Court Says Medical Marijuana Dispensary Can’t Deduct Business Expenses

A federal appeals court ruled today that a San Francisco medical marijuana dispensary can’t deduct business expenses for sales of the drug from its taxable income.

A three-judge panel of the 9th U.S. Circuit Court of Appeals said Vapor Room owner Martin Olive couldn’t subtract such expenses because federal tax law bans deductions for a trade or business that “consists of trafficking in controlled substances.”

Even though a 1996 California law allows the use of medical marijuana, “the use and sale of marijuana remain prohibited under federal law,” Circuit Judge Susan Graber wrote.

Olive established the Vapor Room as a medical marijuana dispensary then known as the Vapor Room Healing Center in a large rented room in the Lower Haight District in 2004.

Among other amenities, the facility provided vaporizers that enabled patients to inhale the vapor of marijuana extract instead smoking the drug.
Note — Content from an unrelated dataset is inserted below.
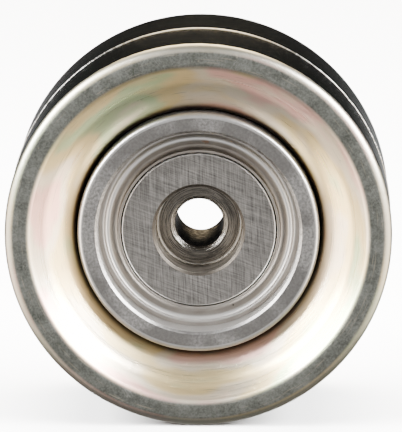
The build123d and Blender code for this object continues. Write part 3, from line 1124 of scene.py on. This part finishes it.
class IDLER_OT_stage(PieceOperator):
    """Set up the camera, the pale floor and the soft light."""

    bl_idname = "idler.stage"
    bl_label = "Stage"

    def execute(self, context):
        stage = context.scene.idler_stage
        self.make_camera(context, stage)
        self.make_floor(context, stage)
        self.make_world(context)
        for name, aside in (("soft_box_left", -BOX_ASIDE), ("soft_box_right", BOX_ASIDE)):
            soft_box(name, (aside, BOX_AHEAD, BOX_UP), BOX_WIDTH, BOX_HEIGHT, stage.box_power)
        top = soft_box("floor_light", TOP_PLACE, TOP_WIDTH, TOP_WIDTH, stage.top_power)
        top.visible_glossy = False
        return {"FINISHED"}

    def make_camera(self, context, stage):
        """Camera on the front side, a little above and to the right of the axis."""
        data = bpy.data.cameras.new("camera")
        data.lens = stage.lens
        data.clip_end = 10.0
        camera = bpy.data.objects.new("camera", data)
        context.scene.collection.objects.link(camera)
        side, rise = stage.side, stage.elevation
        back = Vector(
            (math.sin(side) * math.cos(rise), -math.cos(side) * math.cos(rise), math.sin(rise))
        )
        rim = Vector((0, (context.scene.idler_sizes.rim_round / MM - HALF_WIDTH) * MM, 0))
        matrix = aimed(rim + back * stage.distance, rim)
        shift = matrix.to_3x3() @ Vector((stage.aim_right, stage.aim_up, 0))
        camera.matrix_world = Matrix.Translation(shift) @ matrix
        context.scene.camera = camera

    def make_floor(self, context, stage):
        """Wide plain floor under the drum."""
        sides = [(-1, -1), (1, -1), (1, 1), (-1, 1)]
        corners = [(x * FLOOR_REACH, y * FLOOR_REACH, CAD_BOX[0].z) for x, y in sides]
        mesh = bpy.data.meshes.new("floor")
        mesh.from_pydata(corners, [], [(0, 1, 2, 3)])
        floor = bpy.data.objects.new("floor", mesh)
        context.scene.collection.objects.link(floor)
        material = bpy.data.materials.new("pale_floor")
        material.use_nodes = True
        shader = material.node_tree.nodes["Principled BSDF"]
        shader.inputs["Base Color"].default_value = stage.floor
        shader.inputs["Roughness"].default_value = 0.9
        shader.inputs["Specular IOR Level"].default_value = 0.0
        mesh.materials.append(material)
        floor.visible_glossy = False

    def make_world(self, context):
        """Soft room, dark at eye level, with its glowing parts."""
        world = bpy.data.worlds.new("studio")
        world.use_nodes = True
        tree = world.node_tree
        direction = put(tree, "ShaderNodeTexCoord").outputs["Generated"]
        parts = put(tree, "ShaderNodeSeparateXYZ", {0: direction}).outputs
        height = calc(tree, "MULTIPLY_ADD", parts[2], 0.5, 0.5)
        light = put(tree, "ShaderNodeValToRGB", {0: height}).outputs[0]
        stops = light.node.color_ramp.elements
        stops[0].position, stops[0].color = 0.0, (ROOM_DOWN, ROOM_DOWN, ROOM_DOWN, 1)
        stops[1].position, stops[1].color = 1.0, (ROOM_UP, ROOM_UP, ROOM_UP, 1)
        for position, grey in ROOM_BETWEEN:
            stops.new(position).color = (grey, grey, grey, 1)
        aside = calc(tree, "ABSOLUTE", parts[0])
        directions = {"aside": aside, "away": parts[1], "up": parts[2]}
        for glow in GLOWS.values():
            light = with_glow(tree, light, directions, *glow)
        tree.links.new(light, tree.nodes["Background"].inputs["Color"])
        context.scene.world = world


class IDLER_PT_panel(bpy.types.Panel):
    """Buttons that make the idler, and its settings."""

    bl_idname = "IDLER_PT_panel"
    bl_label = "Belt Tensioner Idler"
    bl_space_type = "VIEW_3D"
    bl_region_type = "UI"
    bl_category = "Idler"

    def draw(self, context):
        for operator in OPERATORS:
            self.layout.operator(operator.bl_idname)
        for group in (context.scene.idler_sizes, context.scene.idler_colours, context.scene.idler_stage):
            box = self.layout.box()
            for name in group.__annotations__:
                box.prop(group, name)


OPERATORS = (
    IDLER_OT_finishes,
    IDLER_OT_shells,
    IDLER_OT_seam,
    IDLER_OT_rings,
    IDLER_OT_bushing,
    IDLER_OT_shields,
    IDLER_OT_inner_works,
    IDLER_OT_stage,
)
SETTINGS = {"idler_sizes": IdlerSizes, "idler_colours": IdlerColours, "idler_stage": IdlerStage}
CLASSES = (*SETTINGS.values(), *OPERATORS, IDLER_PT_panel)


def register():
    """Add the classes, and their settings on the scene."""
    for cls in CLASSES:
        bpy.utils.register_class(cls)
    for name, cls in SETTINGS.items():
        setattr(bpy.types.Scene, name, bpy.props.PointerProperty(type=cls))


def unregister():
    """Take the settings and the classes away again."""
    for name in SETTINGS:
        delattr(bpy.types.Scene, name)
    for cls in reversed(CLASSES):
        bpy.utils.unregister_class(cls)


def main():
    register()
    bpy.ops.idler.finishes()
    bpy.ops.idler.shells()
    bpy.ops.idler.seam()
    bpy.ops.idler.rings()
    bpy.ops.idler.bushing()
    bpy.ops.idler.shields()
    bpy.ops.idler.inner_works()
    bpy.ops.idler.stage()


if __name__ == "__main__":
    main()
The business closed its storefront in 2012 after federal prosecutors threatened to file a civil forfeiture lawsuit against the landlord. The action was one of a series of enforcement efforts pursued by U.S. Attorney Melinda Haag of Northern California against dispensaries located near schools or parks.

Olive’s lawyer, Henry Wykowski, said the Vapor Room has operated as a medical cannabis delivery service since then and is now considering reopening in another location.
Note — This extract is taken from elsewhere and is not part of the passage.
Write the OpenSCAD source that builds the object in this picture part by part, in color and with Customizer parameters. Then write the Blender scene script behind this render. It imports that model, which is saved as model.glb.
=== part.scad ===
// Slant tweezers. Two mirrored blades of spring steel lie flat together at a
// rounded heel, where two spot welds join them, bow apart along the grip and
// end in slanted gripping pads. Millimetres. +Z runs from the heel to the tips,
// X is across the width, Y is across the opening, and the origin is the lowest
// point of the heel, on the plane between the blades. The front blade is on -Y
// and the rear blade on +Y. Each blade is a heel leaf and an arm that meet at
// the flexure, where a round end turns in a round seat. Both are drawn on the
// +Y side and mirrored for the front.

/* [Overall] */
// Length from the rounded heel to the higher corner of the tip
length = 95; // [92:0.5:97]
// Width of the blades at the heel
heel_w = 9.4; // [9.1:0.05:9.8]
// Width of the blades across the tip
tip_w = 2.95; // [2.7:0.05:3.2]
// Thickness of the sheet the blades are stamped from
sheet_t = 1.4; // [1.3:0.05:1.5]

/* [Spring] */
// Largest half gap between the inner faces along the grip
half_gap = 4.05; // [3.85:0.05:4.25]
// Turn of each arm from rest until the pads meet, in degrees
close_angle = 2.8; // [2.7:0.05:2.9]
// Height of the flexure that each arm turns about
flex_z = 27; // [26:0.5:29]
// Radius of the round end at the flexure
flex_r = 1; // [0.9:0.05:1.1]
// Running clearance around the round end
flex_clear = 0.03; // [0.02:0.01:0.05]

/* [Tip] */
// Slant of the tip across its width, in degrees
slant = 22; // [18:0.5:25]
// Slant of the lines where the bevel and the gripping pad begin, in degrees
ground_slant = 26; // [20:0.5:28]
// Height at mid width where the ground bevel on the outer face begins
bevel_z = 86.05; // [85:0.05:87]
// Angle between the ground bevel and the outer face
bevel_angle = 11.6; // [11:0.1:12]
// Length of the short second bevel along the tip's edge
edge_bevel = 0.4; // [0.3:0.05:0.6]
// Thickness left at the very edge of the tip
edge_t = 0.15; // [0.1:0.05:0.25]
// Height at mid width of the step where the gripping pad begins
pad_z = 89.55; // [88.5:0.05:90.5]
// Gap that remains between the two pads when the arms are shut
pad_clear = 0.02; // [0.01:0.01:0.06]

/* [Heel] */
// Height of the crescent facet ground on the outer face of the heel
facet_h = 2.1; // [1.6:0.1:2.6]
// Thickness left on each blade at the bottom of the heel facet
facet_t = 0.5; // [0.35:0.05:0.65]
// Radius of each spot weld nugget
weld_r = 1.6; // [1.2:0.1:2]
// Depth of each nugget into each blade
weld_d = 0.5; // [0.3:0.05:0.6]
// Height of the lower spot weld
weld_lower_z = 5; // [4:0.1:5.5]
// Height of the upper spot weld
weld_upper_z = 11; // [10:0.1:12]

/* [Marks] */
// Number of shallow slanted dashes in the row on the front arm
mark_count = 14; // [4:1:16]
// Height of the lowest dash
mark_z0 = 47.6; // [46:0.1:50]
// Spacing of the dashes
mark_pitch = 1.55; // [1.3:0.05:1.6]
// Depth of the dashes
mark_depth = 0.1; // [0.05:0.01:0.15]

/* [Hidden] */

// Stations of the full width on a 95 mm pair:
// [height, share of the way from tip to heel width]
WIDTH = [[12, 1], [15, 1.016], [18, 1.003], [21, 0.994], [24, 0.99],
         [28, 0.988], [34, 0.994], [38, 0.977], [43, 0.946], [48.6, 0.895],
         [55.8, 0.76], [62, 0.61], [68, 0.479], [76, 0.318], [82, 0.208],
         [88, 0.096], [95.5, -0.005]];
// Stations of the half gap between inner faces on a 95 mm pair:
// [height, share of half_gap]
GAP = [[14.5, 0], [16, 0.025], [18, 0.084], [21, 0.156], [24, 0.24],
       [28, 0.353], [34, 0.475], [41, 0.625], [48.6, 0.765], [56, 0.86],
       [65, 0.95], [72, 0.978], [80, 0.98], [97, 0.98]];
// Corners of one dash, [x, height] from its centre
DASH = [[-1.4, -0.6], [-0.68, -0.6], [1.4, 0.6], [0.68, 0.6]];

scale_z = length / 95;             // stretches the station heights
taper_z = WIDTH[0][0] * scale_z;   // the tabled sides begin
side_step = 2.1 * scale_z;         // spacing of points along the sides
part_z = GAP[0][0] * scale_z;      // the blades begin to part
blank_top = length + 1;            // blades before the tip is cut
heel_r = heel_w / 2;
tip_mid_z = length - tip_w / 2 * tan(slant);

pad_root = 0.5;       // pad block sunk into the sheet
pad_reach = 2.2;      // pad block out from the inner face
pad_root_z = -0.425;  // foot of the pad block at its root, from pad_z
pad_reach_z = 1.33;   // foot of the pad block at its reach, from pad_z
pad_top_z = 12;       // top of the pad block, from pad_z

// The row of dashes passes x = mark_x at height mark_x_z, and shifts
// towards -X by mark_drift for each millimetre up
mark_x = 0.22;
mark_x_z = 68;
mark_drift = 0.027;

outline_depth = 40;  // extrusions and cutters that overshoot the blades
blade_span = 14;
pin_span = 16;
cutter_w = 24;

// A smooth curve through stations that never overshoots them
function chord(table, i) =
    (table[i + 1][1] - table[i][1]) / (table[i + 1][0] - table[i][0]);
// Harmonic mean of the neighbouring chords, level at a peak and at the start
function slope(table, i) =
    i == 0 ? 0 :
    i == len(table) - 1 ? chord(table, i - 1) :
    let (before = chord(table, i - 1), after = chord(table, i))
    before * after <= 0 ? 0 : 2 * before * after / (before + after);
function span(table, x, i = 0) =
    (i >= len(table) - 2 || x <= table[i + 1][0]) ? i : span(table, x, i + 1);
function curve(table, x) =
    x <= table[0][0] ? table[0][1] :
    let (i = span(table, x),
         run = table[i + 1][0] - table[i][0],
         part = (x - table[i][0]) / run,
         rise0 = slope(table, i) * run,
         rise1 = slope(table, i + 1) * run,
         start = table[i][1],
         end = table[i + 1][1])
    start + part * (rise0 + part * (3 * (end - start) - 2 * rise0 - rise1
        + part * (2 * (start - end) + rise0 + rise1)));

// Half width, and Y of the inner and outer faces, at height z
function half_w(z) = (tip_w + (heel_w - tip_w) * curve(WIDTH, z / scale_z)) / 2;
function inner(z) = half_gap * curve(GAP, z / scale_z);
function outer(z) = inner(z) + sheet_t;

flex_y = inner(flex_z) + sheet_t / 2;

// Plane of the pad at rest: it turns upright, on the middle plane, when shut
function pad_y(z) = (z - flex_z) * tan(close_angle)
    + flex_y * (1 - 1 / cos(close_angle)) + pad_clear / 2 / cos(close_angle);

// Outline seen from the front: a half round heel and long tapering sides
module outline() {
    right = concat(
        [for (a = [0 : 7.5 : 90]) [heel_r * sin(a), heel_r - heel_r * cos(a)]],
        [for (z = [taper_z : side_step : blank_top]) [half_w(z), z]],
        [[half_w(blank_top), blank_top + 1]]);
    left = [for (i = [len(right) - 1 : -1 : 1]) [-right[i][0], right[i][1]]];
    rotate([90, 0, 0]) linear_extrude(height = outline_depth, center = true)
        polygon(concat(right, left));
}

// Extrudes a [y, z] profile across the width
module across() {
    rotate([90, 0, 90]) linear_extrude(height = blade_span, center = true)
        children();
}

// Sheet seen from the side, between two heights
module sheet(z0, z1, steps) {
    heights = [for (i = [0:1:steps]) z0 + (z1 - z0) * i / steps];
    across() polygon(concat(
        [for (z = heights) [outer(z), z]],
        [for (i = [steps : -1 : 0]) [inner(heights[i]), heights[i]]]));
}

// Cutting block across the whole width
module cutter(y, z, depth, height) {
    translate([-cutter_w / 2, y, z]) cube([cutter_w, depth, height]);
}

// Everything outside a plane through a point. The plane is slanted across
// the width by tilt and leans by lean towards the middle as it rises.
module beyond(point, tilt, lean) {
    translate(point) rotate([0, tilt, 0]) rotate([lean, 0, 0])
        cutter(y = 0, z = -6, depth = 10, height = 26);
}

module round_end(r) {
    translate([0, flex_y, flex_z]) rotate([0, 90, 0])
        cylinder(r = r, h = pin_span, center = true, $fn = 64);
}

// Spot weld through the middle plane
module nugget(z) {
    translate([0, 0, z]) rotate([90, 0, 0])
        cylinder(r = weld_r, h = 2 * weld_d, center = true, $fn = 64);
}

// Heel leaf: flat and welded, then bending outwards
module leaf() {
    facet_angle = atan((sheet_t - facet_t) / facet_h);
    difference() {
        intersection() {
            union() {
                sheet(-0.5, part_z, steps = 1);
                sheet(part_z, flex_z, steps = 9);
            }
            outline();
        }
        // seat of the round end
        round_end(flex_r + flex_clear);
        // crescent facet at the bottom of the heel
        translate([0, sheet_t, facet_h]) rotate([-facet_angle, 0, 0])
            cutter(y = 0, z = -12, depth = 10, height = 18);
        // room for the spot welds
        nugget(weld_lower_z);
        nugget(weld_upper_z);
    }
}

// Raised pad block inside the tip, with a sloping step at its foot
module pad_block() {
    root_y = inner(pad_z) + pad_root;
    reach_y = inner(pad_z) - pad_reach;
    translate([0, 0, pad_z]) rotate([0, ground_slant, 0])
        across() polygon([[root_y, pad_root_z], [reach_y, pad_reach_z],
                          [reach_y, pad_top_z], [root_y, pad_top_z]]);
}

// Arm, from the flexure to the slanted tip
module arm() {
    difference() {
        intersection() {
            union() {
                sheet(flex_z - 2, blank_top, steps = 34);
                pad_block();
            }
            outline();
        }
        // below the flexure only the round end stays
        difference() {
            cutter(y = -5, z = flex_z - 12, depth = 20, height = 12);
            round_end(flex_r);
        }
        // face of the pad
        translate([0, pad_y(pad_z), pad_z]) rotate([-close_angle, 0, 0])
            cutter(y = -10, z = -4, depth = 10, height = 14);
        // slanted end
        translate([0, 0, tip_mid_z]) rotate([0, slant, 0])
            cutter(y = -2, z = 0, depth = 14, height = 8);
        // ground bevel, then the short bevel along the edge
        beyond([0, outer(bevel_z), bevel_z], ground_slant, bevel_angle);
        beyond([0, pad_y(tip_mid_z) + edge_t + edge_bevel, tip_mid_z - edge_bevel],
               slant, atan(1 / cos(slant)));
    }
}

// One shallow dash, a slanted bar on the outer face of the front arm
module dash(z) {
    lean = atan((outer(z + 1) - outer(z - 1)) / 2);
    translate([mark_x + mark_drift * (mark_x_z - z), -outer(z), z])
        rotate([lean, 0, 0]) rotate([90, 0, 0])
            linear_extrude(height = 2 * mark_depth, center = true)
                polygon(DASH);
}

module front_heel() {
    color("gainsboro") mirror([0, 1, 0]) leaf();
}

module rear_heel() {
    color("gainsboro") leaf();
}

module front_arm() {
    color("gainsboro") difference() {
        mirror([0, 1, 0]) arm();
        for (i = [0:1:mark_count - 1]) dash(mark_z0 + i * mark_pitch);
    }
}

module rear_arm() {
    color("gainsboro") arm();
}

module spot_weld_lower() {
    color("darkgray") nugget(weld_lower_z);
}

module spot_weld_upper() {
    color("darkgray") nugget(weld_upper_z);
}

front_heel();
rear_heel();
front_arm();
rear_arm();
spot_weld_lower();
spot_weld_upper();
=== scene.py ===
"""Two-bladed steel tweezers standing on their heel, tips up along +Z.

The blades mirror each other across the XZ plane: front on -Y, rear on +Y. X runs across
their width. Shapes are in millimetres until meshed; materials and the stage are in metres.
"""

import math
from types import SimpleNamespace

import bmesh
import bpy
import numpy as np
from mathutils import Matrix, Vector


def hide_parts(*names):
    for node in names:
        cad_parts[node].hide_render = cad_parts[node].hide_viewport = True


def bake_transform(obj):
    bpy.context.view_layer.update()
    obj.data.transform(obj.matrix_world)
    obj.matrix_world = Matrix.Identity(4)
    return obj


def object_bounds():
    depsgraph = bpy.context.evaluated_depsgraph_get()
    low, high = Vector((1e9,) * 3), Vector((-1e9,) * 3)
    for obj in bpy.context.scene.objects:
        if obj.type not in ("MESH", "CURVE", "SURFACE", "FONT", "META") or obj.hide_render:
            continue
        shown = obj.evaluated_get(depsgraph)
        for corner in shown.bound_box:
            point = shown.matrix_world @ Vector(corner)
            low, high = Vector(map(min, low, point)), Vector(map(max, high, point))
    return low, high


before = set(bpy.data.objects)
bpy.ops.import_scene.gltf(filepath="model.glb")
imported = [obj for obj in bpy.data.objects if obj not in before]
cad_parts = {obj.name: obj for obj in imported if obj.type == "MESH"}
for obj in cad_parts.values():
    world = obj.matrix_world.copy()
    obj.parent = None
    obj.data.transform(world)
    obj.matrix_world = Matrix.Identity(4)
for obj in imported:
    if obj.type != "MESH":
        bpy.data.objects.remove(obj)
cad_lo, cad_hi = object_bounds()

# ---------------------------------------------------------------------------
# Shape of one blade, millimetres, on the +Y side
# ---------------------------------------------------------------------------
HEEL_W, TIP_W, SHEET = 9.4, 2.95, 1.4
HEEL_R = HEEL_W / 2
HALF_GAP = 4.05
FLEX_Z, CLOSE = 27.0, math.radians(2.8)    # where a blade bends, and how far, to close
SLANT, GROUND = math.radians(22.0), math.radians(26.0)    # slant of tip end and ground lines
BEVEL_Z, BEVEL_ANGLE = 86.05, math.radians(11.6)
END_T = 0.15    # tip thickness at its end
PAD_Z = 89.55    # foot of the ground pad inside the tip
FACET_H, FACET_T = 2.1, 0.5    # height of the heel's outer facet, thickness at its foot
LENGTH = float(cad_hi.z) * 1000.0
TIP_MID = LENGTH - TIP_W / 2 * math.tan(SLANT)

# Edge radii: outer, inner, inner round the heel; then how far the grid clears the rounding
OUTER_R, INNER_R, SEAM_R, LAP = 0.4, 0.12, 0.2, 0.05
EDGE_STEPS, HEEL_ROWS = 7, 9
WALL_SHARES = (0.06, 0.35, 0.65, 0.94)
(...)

The tax case concerned Olive’s business income in 2004 and 2005, when he operated the facility as a sole proprietorship. In 2006, the dispensary was incorporated as the Vapor Room Cooperative.

On his business tax returns, Olive listed net income of $65,000 and $34,000 for those two years, together with business expenses of $237,000 and $418,000 for those years.

He appealed to the San Francisco-based appeals court after a tax court judge denied the expense deductions.

Olive claimed in his appeal the law prohibiting deductions didn’t apply to him because the Vapor Room provided other services, such as free counseling, education and snacks, in addition to the sale of marijuana. He argued the law’s use of the phrase “consists of” meant that the ban on expense deductions should apply only to a business whose sole service was drug sales.

But the appeals court said Olive couldn’t deduct expenses for the other services because he didn’t charge any money for them.

“The only ‘business’ in which he engages is selling medical marijuana,” Graber wrote.

The panel noted, however, that its decision didn’t conflict with a 2007 tax court ruling in which a different dispensary was allowed to deduct expenses for counseling services, although not for drug sales, because in that case the facility charged fees for the counseling.

The panel also rejected a second argument in which Olive contended the 1982 law was aimed at street dealers and that Congress hadn’t envisioned medical marijuana use when it passed the law.

The court said it would be up to Congress to change the measure.

“The only question Congress allows us to ask is whether marijuana is a controlled substance prohibited by federal law,” Graber wrote.

Even though Olive lost his case, Wykowski said the ruling was “good for the industry” because it appeared to uphold the doctrine that dispensaries can deduct expenses for services other than marijuana sales.

“This is going to benefit dispensaries that sell a variety of services including those that are not cannabis sales,” Wykowski said.